**Material provided**
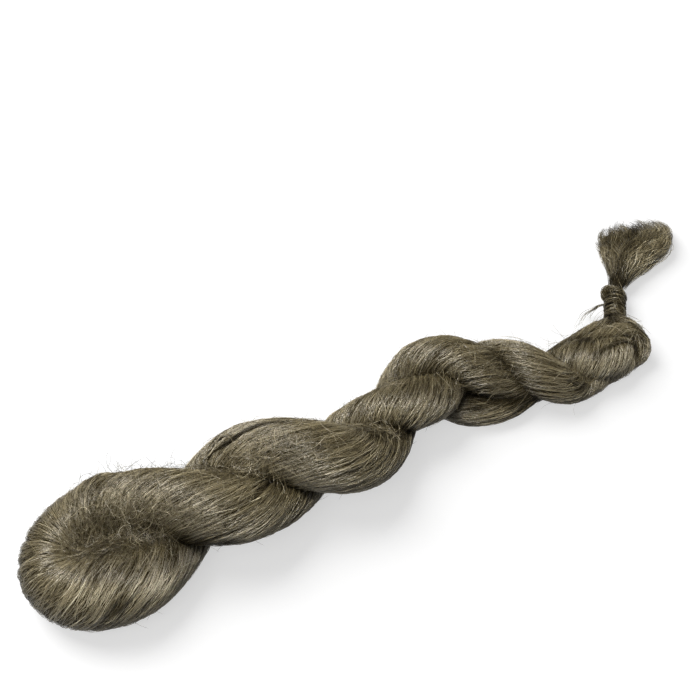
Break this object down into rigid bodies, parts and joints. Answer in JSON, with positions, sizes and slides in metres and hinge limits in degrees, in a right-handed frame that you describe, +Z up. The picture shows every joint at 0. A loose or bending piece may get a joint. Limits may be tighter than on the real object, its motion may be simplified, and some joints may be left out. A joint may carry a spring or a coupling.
{
  "type": "flax strick",
  "caption": "Strick of hackled flax: a long fibre bundle twisted, folded at its middle, plied on itself and bound near its ends by a wrapped tie.",
  "frame": {"origin": "on the resting surface, under the middle of the box round the whole strick", "axes": "+X along the strick from the fold to the tied end, +Y towards the side that the loose brush points to, +Z up"},
  "size_m": [0.3752, 0.1346, 0.046],
  "materials": {
    "flax_fibre": "long combed grey-brown flax fibre with a soft silky sheen, drawn up in twisted locks with loose stray fibres",
    "flax_tie": "darker twisted flax fibre wound tightly round the neck"
  },
  "bodies": {
    "root": {"strick": "flax_fibre", "tie": "flax_tie"}
  },
  "joints": []
}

**Brief**
Return all of the data exactly as it reads.

**Response**
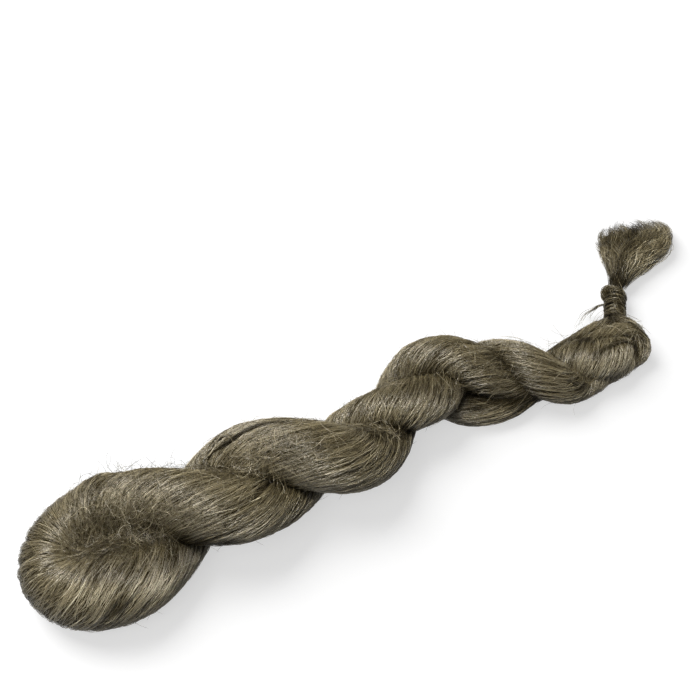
Break this object down into rigid bodies, parts and joints. Answer in JSON, with positions, sizes and slides in metres and hinge limits in degrees, in a right-handed frame that you describe, +Z up. The picture shows every joint at 0. A loose or bending piece may get a joint. Limits may be tighter than on the real object, its motion may be simplified, and some joints may be left out. A joint may carry a spring or a coupling.
{
  "type": "flax strick",
  "caption": "Strick of hackled flax: a long fibre bundle twisted, folded at its middle, plied on itself and bound near its ends by a wrapped tie.",
  "frame": {"origin": "on the resting surface, under the middle of the box round the whole strick", "axes": "+X along the strick from the fold to the tied end, +Y towards the side that the loose brush points to, +Z up"},
  "size_m": [0.3752, 0.1346, 0.046],
  "materials": {
    "flax_fibre": "long combed grey-brown flax fibre with a soft silky sheen, drawn up in twisted locks with loose stray fibres",
    "flax_tie": "darker twisted flax fibre wound tightly round the neck"
  },
  "bodies": {
    "root": {"strick": "flax_fibre", "tie": "flax_tie"}
  },
  "joints": []
}